Except that if I end up dating women exclusively femme is probably what I'll be, if I decide to partake in butch/femme culture - and if I'm bi, I'm a tomcat.
Femme isn't defined by looking like a cishet woman and I've met lots of femmes who will deliberately, intentionally fuck with gender roles. The femininity forced on women is about looking presentable for men, restraining ourselves and holding ourselves to higher standards for men, catering to their gaze, making ourselves small and soft and cute.
Femmes - and does, too - turn those notions of femininity on their head by redefining femininity, rejecting anything they don't feel comfortable with, asserting their desires, and performing gender for WOMEN, often but not always for butches, tomcats, stags, and other non-feminine women. Femmes don't do womanhood like straight women do, femmeness is about womanhood completely free of men, and femmes often don't look straight or gender conforming.

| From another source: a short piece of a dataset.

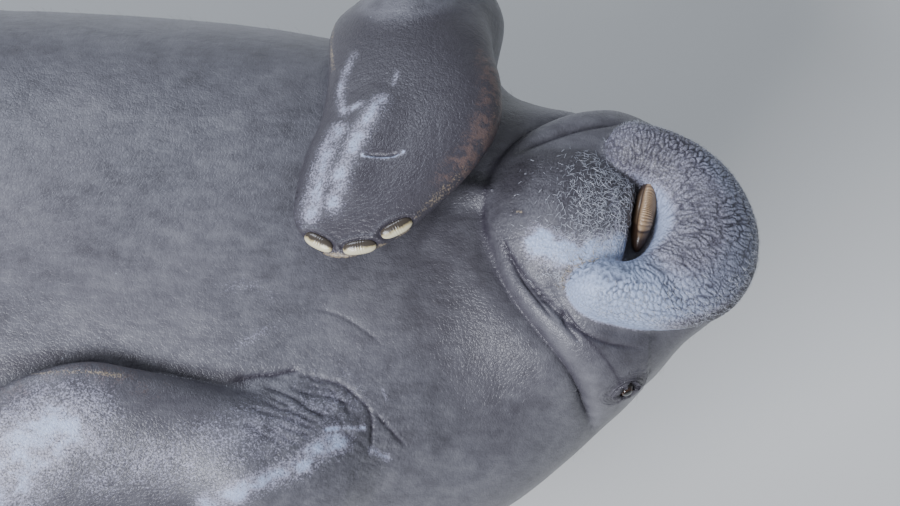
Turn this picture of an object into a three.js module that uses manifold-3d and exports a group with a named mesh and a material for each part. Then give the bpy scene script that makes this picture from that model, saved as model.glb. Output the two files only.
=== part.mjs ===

I don't agree that bi women inherently taint butch and femme because men aren't inherently any more relevant to their lives than they are to lesbians', but butch and femme are about women exclusively dating women, fucking women, kissing women. It's entirely outside of the boundaries of men, and that's exactly why I would identify with femme but not doe.
Not all does date men, and doeness isn't defined by men, but being a doe can include dating men...it's a feminine identity that can include dating men. As much as I love does, the idea of being simultaneously a feminine woman who dates men, or is even open to dating a man, kind of makes my stomach turn.
Basically, I'm not interested in rejecting femininity entirely, but I'm also not interested in being feminine if that femininity includes the possibility of dating a man. Therefore, either tomcat or femme or just GNC.
Anyway it's 11:40 at night and I haven't done my daily Duolingo lesson yet. I'm learning Italian and brushing up on my Spanish, by the way. And this was...cathartic. Arrivederci è buonanotte.